Question

Find $3$ consecutive even numbers such that the sum of the first and last numbers exceed the second number by $10$?

Answer 1

Hint: We assume the middle number of the 3 consecutive even numbers. We know the difference between any two consecutive even numbers is 2. We form the mathematical expression and find the solution of the problem from there.

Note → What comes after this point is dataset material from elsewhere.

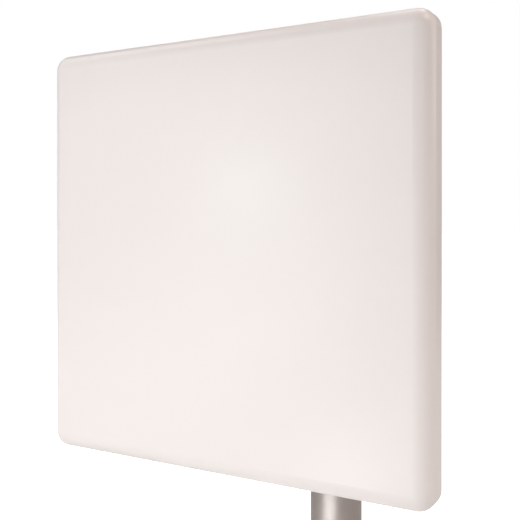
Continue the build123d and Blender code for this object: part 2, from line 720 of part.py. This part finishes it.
save(copies(washer(M8), across_arm(bracket_back), leg_points), "u_bolt_washers")
lock_seat = bracket_back + M8["washer_height"]
save(copies(lock_washer(M8), across_arm(lock_seat), leg_points), "u_bolt_lock_washers")
save(copies(hex_nut(M8), across_arm(lock_seat + LOCK_WASHER_HEIGHT), leg_points), "u_bolt_nuts")

# azimuth bolt: upright, head below, nut on top
AZIMUTH_BOLT_LENGTH = 70.0
azimuth_seat = clevis_outside + M10["washer_height"]
under_clevis = Plane(origin=(PANEL_X, knuckle_y, PANEL_Z - clevis_outside), x_dir=(1, 0, 0), z_dir=(0, 0, -1))
azimuth_head = under_clevis.offset(M10["washer_height"])
save(copies(hex_bolt(M10, AZIMUTH_BOLT_LENGTH), azimuth_head, [(0, 0)]), "azimuth_bolt")
save(copies(hex_nut(M10), knuckle_level(azimuth_seat), [(0, 0)]), "azimuth_nut")
with BuildPart() as azimuth_washers:
    with Locations(under_clevis):
        add(washer(M10).part)
    with Locations(knuckle_level(clevis_outside)):
        add(washer(M10).part)
save(azimuth_washers, "azimuth_washers")

# ================================================================ mast
with BuildPart() as mast_tube:
    with BuildSketch():
        Circle(mast_radius)
        Circle(mast_radius - MAST_WALL, mode=Mode.SUBTRACT)
    extrude(amount=MAST_LENGTH)
save(mast_tube, "mast_tube")

CAP_WALL = 1.8
CAP_SKIRT = 20.0
with BuildPart() as mast_cap:
    with BuildSketch(Plane.XY.offset(MAST_LENGTH - CAP_SKIRT)):
        Circle(mast_radius + CAP_WALL)
    extrude(amount=CAP_SKIRT + CAP_WALL)
    fillet(mast_cap.edges().sort_by(Axis.Z)[-1], 1.5)
    with BuildSketch(Plane.XY.offset(MAST_LENGTH - CAP_SKIRT)):
        Circle(mast_radius + 0.05)
    extrude(amount=CAP_SKIRT, mode=Mode.SUBTRACT)
save(mast_cap, "mast_cap")
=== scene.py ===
"""The looks of the flat panel antenna: procedural materials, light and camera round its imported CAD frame."""

import json
import math

import bmesh
import bpy
from mathutils import Matrix, Vector


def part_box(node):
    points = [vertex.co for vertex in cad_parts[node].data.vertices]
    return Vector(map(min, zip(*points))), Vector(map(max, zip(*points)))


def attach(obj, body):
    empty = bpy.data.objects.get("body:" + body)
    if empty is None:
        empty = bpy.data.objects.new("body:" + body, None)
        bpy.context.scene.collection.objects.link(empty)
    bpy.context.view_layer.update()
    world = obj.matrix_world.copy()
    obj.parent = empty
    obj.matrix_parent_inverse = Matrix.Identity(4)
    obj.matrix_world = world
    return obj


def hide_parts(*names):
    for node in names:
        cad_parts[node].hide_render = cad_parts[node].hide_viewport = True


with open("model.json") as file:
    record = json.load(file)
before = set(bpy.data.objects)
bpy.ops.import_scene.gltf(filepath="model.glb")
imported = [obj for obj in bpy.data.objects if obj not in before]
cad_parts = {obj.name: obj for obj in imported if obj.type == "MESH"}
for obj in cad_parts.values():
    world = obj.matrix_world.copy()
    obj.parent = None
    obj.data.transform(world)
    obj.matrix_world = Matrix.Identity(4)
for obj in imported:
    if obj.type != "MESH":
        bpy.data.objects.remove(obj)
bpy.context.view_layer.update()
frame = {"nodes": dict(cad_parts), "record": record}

MM = 0.001


# ---------------------------------------------------------------- places taken from the frame
def middle(node):
    """Centre of a CAD node's box."""
    low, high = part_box(node)
    return (Vector(low) + Vector(high)) / 2


radome_low, radome_high = (Vector(corner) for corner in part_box("radome"))
panel_size = radome_high.x - radome_low.x
face_centre = Vector(((radome_low.x + radome_high.x) / 2, radome_low.y, (radome_low.z + radome_high.z) / 2))

# ---------------------------------------------------------------- camera
CAMERA_OFFSET = Vector((0.9716, -1.4726, 0.0762))   # from the middle of the panel's face, in panel sizes
CAMERA_TURN = 30.07                                 # degrees to the left of straight ahead
CAMERA_LENS = 54.34                                 # mm on a 36 mm sensor
CAMERA_DROP = -0.0745                               # vertical shift, in frame widths


def add_camera():
    data = bpy.data.cameras.new("camera")
    data.sensor_width = 36.0
    data.lens = CAMERA_LENS
    data.shift_y = CAMERA_DROP
    data.clip_start = 0.01
    data.clip_end = 100.0
    camera = bpy.data.objects.new("camera", data)
    camera.location = face_centre + CAMERA_OFFSET * panel_size
    camera.rotation_euler = (math.radians(90), 0, math.radians(CAMERA_TURN))
    bpy.context.scene.collection.objects.link(camera)
    bpy.context.scene.camera = camera


# ---------------------------------------------------------------- material helpers
class Surface:
    """A node material under construction: a Principled shader and the nodes that feed it."""

    def __init__(self, name):
        self.material = bpy.data.materials.new(name)
        self.material.use_nodes = True
        self.tree = self.material.node_tree
        self.shader = self.tree.nodes["Principled BSDF"]
        self.place = self.add("ShaderNodeTexCoord").outputs["Object"]

    def add(self, kind, inputs=None, **settings):
        """A new node with its settings, and inputs given as values or as sockets to link."""
        node = self.tree.nodes.new(kind)
        for key, value in settings.items():
            setattr(node, key, value)
        for key, value in (inputs or {}).items():
            if isinstance(value, bpy.types.NodeSocket):
                self.tree.links.new(value, node.inputs[key])
            else:
                node.inputs[key].default_value = value
        return node

    def set(self, **inputs):
        """Inputs of the Principled shader, with spaces written as underscores."""
        for key, value in inputs.items():
            socket = self.shader.inputs[key.replace("_", " ")]
            if isinstance(value, bpy.types.NodeSocket):
                self.tree.links.new(value, socket)
            else:
                socket.default_value = value

    def stretched(self, scale):
        """Object coordinates scaled along each axis."""
        return self.add("ShaderNodeMapping", {"Vector": self.place, "Scale": scale}).outputs["Vector"]

    def noise(self, scale, detail=2.0, roughness=0.5, vector=None):
        """Noise in 0 to 1 at this many waves per metre."""
        inputs = {"Vector": vector or self.place, "Scale": scale, "Detail": detail, "Roughness": roughness}
        return self.add("ShaderNodeTexNoise", inputs).outputs["Fac"]

    def spread(self, factor, low, high, start=0.3, end=0.7):
        """Factor mapped from start..end to low..high."""
        inputs = {"Value": factor, "From Min": start, "From Max": end, "To Min": low, "To Max": high}
        return self.add("ShaderNodeMapRange", inputs).outputs["Result"]

    def blend(self, factor, first, second):
        """Colour between first and second."""
        mix = self.add("ShaderNodeMix", data_type="RGBA")
        self.tree.links.new(factor, mix.inputs["Factor"])
        mix.inputs[6].default_value = (*first, 1)
        mix.inputs[7].default_value = (*second, 1)
        return mix.outputs[2]

    def bump(self, height, distance, strength=1.0, normal=None):
        """Bump from a height field; distance is its depth in metres."""
        inputs = {"Height": height, "Distance": distance, "Strength": strength}
        if normal is not None:
            inputs["Normal"] = normal
        return self.add("ShaderNodeBump", inputs).outputs["Normal"]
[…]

Complete step by step answer:
The difference between any two consecutive even numbers is 2. It is given that there are 3 consecutive even numbers such that the sum of the first and last numbers exceed the second number by 10.We assume the middle number as $x$.Therefore, the other two numbers will be 2 less and 2 greater than $x$.
The other two numbers will be $x-2$ and $x+2$.
Sum of the first and last number will be $x-2+x+2=2x$.
It is greater than $x$ by 10.
Therefore, the mathematical expression becomes $2x-x=10$.
Simplifying we get $x=10$.
Therefore, the consecutive even numbers are $8,10,12$.

Hence, the 3 consecutive even numbers such that the sum of the first and last numbers exceed the second number by 10 are $8,10,12$.

Note:We could also have taken $2n,n\in \mathbb{Z}$ as the general form of the 3 consecutive even numbers but that makes the equations more complicated. But the answer would have been the same in that case too.